薔薇がある庭や田舎道を通るときに画面に入る花々。ルーシーの家のバルコニーには藤のつるが絡まり、紫色の花が咲き乱れていた。真紅のドレスを着たルーシーが立つ庭には濃桃色の花がグラウンドカバーのように広がり、そこにラビッシュの赤い表紙の本が置かれている。といった映画を引き立てるさまざまな仕掛けの数々も楽しめるようになった。

ジョージの、彼(セシル)は君が意志を持つことを嫌う。僕の腕の中でも君の考えを持って欲しいなどというセリフを聞くと、階級意識からの開放と性の解放を絡めた内容か?と、D・H・ロレンスの「チャタレイ夫人の恋人」がふと頭に浮かんだ。
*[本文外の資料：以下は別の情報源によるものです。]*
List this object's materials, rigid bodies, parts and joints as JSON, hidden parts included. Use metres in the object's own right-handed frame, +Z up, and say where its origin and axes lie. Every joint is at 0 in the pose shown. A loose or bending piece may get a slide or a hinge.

それをどれほど意識しているのかは、原作を読んでいないからわからないが。セシルがその階級意識の世界だけで生きようとして、生身のあたたかさがまるで感じられない姿、ルーシーが旧態依然としたその枠から飛び出していくという描き方からすれば、いくらか意識して、接点があるのかもしれない。

ダニエル・デイ・ルイスはこのごろ見ていないが、今でも大のファン。この映画の中でも歩く美術品のようで、神々しいくらいの美しさ。この圧倒的な美しさを見ると、この映画の描き方がどうあれ、イギリスではいまだに貴族階級が生き残って、体制が変わらない証なのか、などとまで考えてしまうほど。

もう一人重要な脇役はシャーロット役のマギー・スミス。この人のうまさは思い出せないくらいいろんな映画のなかで見ている。働きながら、いまだに独身で一人暮らし。ルーシーの母親とは違う生き方を選んだ。彼女なりに外へ飛び出して挑戦してきた人生のはず。ルーシーはやがて、不器用なシャーロットのほんとの価値がわかるときが来るだろうと思う。